The Serbian Progressive Party (SNS) is still by far the strongest political organisation in Serbia, with the support of exactly 60% of the population, according to the latest research conducted by Faktor Plus.
The survey was carried out before the announcement of the unification between SNS and Aleksandar Šapić’s SPAS. I was conducted from 28 April to 5 May on a sample of 1,200 adult citizens of the Republic of Serbia, Kosovo and Metohija excluded, reports Blic daily.

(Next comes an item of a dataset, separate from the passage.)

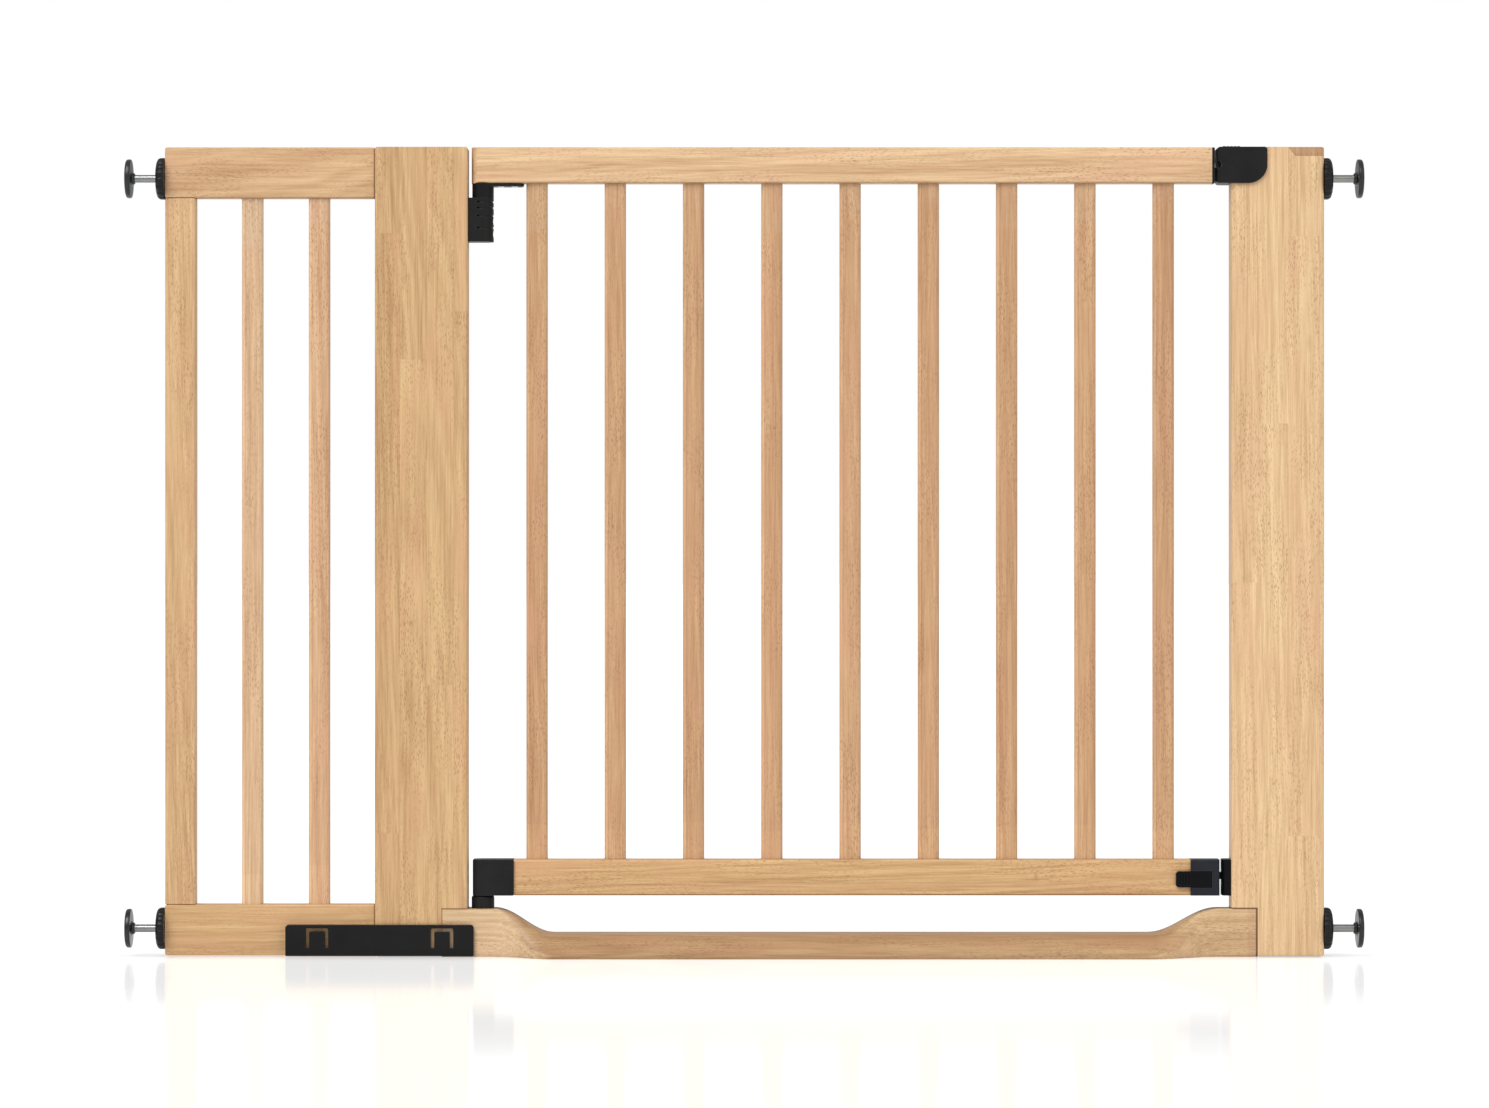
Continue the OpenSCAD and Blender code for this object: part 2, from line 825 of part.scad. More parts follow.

There are no big changes when it comes to political support by Serbian citizens. Ivica Dačić’s Socialists are at 8.1%, followed by the political parties of national minorities with 4%. Four other parties would also pass the electoral threshold of 3%, including the POKS – DSS coalition, which is at 3.9%, as well as Saša Radulović’s movement Dosta je Bilo and Šapić’s SPAS, while Dragan Đilas’ Freedom and Justice Party has the support of 3.3% of the electorate.
The organization Zavetnici and Vuk Jeremić’s People’s Party could hope to enter parliament for now, while the once ruling Democratic Party does not even appear in the survey. 47% of the respondents would go to the polls if elections were to take place at the time of the survey, 34% would not, while 19% do not know or do not have an opinion.
Faktor Plus’ director, Vladimir Pejić, underlines that there are practically no major changes compared to the previous survey.
“The rating of the SNS party is still stable and much higher than other parties. There might be more uncertainty in Belgrade, but this is also a big question. For the SNS to lose votes, someone has to get those votes, but for now, there is no one in the opposition who could do that. The Socialist Party of Serbia (SPS), on the one hand, is stable, although its rating is slightly down” Pejić underlines.
According to him, Šapić’s SPAS party has declined somewhat since the previous survey. “This research was done before the announcement of the unification of SNS and SPAS. The latter used to have around 4% support and now they are at 3.4%. This is the price that Šapić’s party has paid for entering into a coalition with the government,” Pejić noted.